Conjugated Equine Estrogen Increases Gynecologic Cancer Death Rates


Conjugated equine estrogen was associated with higher gynecologic cancer death rates in certain patients.

For patients with ovarian and endometrial cancer, receiving conjugated equine estrogen (CEE; a drug that includes estrogen hormones to treat menopause symptoms) alone was associated with significantly increased cancer-related mortality rates, compared with placebo (inactive treatment) in postmenopausal women who had undergone a prior hysterectomy (surgical removal of the uterus), according to 20-year follow-up data from 2 Women’s Health Initiative (WHI) clinical trials presented during a 2024 ASCO Annual Meeting Pre-Meeting Press Briefing.

Findings from another randomized study also found that in postmenopausal women with a uterus, CEE in combination with medroxyprogesterone acetate (MPA; menopausal hormone therapy) was not associated with increased ovarian cancer mortality versus placebo — a finding that contrasted data from prior observational studies.

In 2023, endometrial and ovarian cancer accounted for 13,030 and 13,270 deaths, respectively, in the United States, according to a study published in A Cancer Journal for Clinicians.

“CEE and MPA were approved [as] hormone therapy in the United States [US] in 1943, and the question about endometrial and ovarian cancer has since remained unsettled after nearly 50 years of follow-up,” Dr.
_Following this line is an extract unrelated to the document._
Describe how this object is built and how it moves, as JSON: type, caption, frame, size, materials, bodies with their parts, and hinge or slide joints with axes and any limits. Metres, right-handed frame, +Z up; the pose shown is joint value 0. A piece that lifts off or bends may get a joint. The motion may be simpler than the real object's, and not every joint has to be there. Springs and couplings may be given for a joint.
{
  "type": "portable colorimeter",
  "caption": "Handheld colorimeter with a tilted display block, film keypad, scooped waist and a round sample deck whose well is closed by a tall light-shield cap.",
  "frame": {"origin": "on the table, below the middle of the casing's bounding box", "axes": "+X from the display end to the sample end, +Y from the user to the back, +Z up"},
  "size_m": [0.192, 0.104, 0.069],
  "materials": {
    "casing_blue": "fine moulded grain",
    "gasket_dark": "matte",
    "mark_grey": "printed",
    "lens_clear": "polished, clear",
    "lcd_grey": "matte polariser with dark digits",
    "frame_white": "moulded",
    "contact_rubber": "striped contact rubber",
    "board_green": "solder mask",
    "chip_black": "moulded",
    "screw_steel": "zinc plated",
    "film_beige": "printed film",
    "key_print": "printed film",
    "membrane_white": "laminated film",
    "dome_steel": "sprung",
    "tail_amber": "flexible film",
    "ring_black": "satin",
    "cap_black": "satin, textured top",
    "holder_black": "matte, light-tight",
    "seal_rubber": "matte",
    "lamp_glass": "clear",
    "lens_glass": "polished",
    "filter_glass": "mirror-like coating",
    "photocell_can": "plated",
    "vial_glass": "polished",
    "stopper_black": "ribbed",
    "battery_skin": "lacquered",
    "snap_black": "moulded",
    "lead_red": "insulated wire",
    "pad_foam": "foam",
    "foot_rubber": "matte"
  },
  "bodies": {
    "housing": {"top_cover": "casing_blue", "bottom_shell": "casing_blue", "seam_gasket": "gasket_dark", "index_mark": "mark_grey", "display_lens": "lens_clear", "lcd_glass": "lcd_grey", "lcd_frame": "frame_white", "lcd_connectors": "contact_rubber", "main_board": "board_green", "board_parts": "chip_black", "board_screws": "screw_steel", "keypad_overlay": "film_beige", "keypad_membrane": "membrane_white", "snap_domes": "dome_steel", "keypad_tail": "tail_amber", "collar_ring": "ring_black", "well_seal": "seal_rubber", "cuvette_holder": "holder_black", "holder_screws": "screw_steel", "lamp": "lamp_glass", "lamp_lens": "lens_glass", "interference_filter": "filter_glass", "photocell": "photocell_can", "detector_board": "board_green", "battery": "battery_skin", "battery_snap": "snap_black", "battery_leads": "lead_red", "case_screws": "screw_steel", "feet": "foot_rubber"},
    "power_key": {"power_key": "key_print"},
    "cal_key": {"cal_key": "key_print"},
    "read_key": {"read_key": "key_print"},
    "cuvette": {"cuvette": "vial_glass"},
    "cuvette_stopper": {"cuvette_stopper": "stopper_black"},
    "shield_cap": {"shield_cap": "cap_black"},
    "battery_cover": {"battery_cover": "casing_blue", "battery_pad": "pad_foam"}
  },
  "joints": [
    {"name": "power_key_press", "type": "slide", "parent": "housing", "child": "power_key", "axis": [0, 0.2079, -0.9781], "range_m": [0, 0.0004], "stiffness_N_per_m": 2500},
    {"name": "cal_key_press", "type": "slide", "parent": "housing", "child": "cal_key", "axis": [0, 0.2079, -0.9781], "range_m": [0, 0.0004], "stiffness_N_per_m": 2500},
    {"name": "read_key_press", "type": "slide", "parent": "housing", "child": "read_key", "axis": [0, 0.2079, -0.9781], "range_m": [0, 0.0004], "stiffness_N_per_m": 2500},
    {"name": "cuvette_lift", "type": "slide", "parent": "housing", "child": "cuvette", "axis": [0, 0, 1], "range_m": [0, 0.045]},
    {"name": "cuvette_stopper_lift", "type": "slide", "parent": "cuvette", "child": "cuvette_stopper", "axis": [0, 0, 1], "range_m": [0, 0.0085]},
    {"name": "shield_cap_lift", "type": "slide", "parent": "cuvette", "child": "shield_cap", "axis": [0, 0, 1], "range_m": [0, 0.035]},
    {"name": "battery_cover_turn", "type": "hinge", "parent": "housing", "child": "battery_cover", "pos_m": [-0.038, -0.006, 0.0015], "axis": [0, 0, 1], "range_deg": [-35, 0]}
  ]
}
Rowan T. Chlebowski, said during the press briefing.

Chlebowski is an investigator at The Lundquist Institute, as well as chief of the Division of Medical Oncology and Hematology at the Harbor-University of California, Los Angeles (UCLA) Medical Center and a professor of medicine at the David Geffen School of Medicine at UCLA.

The analysis from the study in A Cancer Journal for Clinicians included data from two randomized, placebo-controlled, WHI clinical trials that were conducted at 40 clinical centers in the US and enrolled patients from 1993 to 1998. The first trial enrolled 10,739 postmenopausal women who had undergone a prior hysterectomy and received either CEE or placebo.

The second trial enrolled 16,608 postmenopausal women with an intact uterus who received either CEE plus MPA or placebo. Patients were eligible for inclusion in either study if they were 50 to 79 years of age and had no history of breast cancer, with protocol-mandated annual mammogram findings that were not suggestive of breast cancer and endometrial biopsies that were not suggestive of endometrial cancer.

“We only did a study with endometrial cancer in the women who got CEE plus MPA because we had previously known about the increased risk of endometrial cancer in women getting estrogen alone,” Chlebowski noted.

In the CEE-alone trial, ovarian cancer developed in 35 patients who received CEE alone, compared with 17 of those who received placebo. In these respective populations, ovarian cancer mortality occurred in 25 and nine patients, and death from all causes after ovarian cancer occurred in 30 and 12 patients.

“This is the first randomized clinical trial with evidence to indicate that ovarian cancer mortality is increased by [use of] estrogen alone,” Chlebowski emphasized.

In the CEE-plus-MPA trial, ovarian cancer developed in 75 patients who received CEE plus MPA versus 63 of those who received placebo. In these respective populations, ovarian cancer mortality occurred in 65 and 52 patients. Death from all causes after ovarian cancer occurred in 68 and 48 patients.

Endometrial cancer developed in 106 patients who received CEE plus MPA versus 140 of those who received placebo. In these respective populations, endometrial cancer mortality occurred in 13 and 21 patients, and death from all causes after endometrial cancer occurred in 51 and 72 patients.

“These findings inform decisions regarding hormone therapy use and suggest reconsideration of guideline recommendations regarding [the use of] estrogen alone in [postmenopausal women],” Chlebowski concluded.